The equation produces finer scoring granularity than the algorithm and probably runs faster since Pentiums have the FYL2X opcode. Speed is not critical here, so accuracy should be the main criteria and clearly the equation produces a smoother curve. Plus the SE increment points (0.1 transitions) are at the precise locations they should be at instead of those provided by the steps series algorithms.

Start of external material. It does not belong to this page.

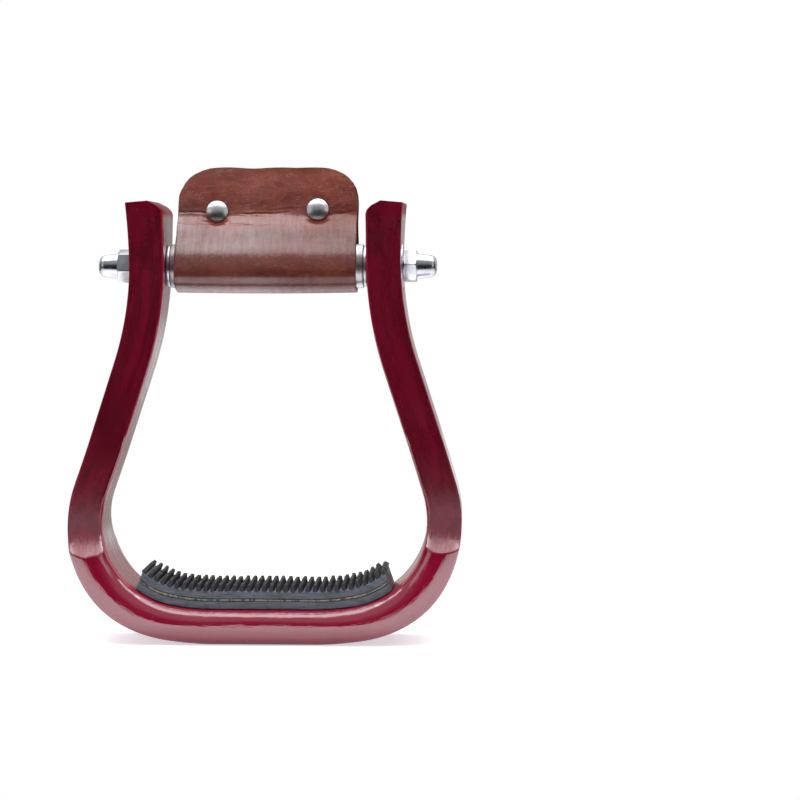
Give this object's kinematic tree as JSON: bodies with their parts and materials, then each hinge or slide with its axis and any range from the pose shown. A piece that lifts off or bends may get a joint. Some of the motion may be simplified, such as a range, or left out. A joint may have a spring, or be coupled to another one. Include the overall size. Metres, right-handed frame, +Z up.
{
  "type": "wooden stirrup",
  "caption": "Bent-wood saddle stirrup: a bell-shaped bow with a studded rubber tread, hung from a bolt and roller that carry a riveted leather wrap.",
  "frame": {"origin": "middle of the footprint, on the plane that the bottom of the tread stands on", "axes": "+Z up from the tread to the bolt, +X along the bolt to the right as seen from the front, +Y from front to rear, the side that the leather leans to"},
  "size_m": [0.17, 0.053, 0.2061],
  "materials": {
    "varnished_wood": "gloss",
    "tread_rubber": "matte",
    "belt_fabric": "matte",
    "brown_leather": "satin",
    "zinc_steel": "satin",
    "plated_steel": "gloss",
    "roller_steel": "satin",
    "rivet_steel": "gloss"
  },
  "bodies": {
    "bow_body": {"bow": "varnished_wood", "tread_base": "tread_rubber", "tread_fabric_ply": "belt_fabric", "tread_top": "tread_rubber", "through_rod": "zinc_steel", "cap_nut_left": "plated_steel", "cap_nut_right": "plated_steel", "outer_washer_left": "plated_steel", "outer_washer_right": "plated_steel"},
    "roller_body": {"roller_tube": "roller_steel", "roller_bush_left": "roller_steel", "roller_bush_right": "roller_steel"},
    "leather_body": {"leather_wrap": "brown_leather", "rivet_cap_left": "rivet_steel", "rivet_cap_right": "rivet_steel", "rivet_post_left": "rivet_steel", "rivet_post_right": "rivet_steel"}
  },
  "joints": [
    {"name": "roller_spin", "type": "hinge", "parent": "bow_body", "child": "roller_body", "pos_m": [0, 0, 0.1626], "axis": [1, 0, 0], "continuous": true},
    {"name": "leather_swing", "type": "hinge", "parent": "bow_body", "child": "leather_body", "pos_m": [0, 0, 0.1626], "axis": [1, 0, 0], "continuous": true}
  ]
}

Okay, so this is all hypothetical because clearly everyone wants to maintain the SE scoring, which is currently done using floating point arithmetic. You can't have it both ways. Either you want to maintain the identical scoring techniques of SE, including floating point behaviour which seems more of a presentation problem than a computation problem, or the sky's the limit. I vote for the sky... But with floating point doubles.

Cheers,
Paul

by **BryanL** » Fri Dec 10, 2010 12:19 pm

Hi,

the above comments on floats vs ints intrigues me. Delphi / Pascal being my language of choice, and knowing just enough c to get by, I am still sure that what one would do in Pascal would be just as one would do in c. Given the desire to use equations like Paul does, I would somewhere make a choice to either up the precision of ints and divide and round at print time, or, do the smart thing and use doubles throughout and round accordingly at print time. I have been in this situation with the desire to use ints before, and sticking with them has only come around and bit me and I end up being forced to change to floats.
It is a fraction unfortunate - pun intended - that SE has the steps in the chain scoring but that is unavoidable with xx.x level of precision. Smoothing it out a bit sounds like a good idea and would probably help at some point where comparisons need to be made - 0.105 says this rates higher than that, even if in the end it shown as 0.1. And there are many ways around comparing two supposedly equal floats for equality.
Sure in tight loops ints may be preferred but as Paul says, much higher gains will be realised here from higher algorithm changes compared to a probable less than 0.1% gain in one rating technique. And if a given loop / function has to be called a large number of times, there is nothing wrong with doing a once before and once after conversion to ints and back outside the call.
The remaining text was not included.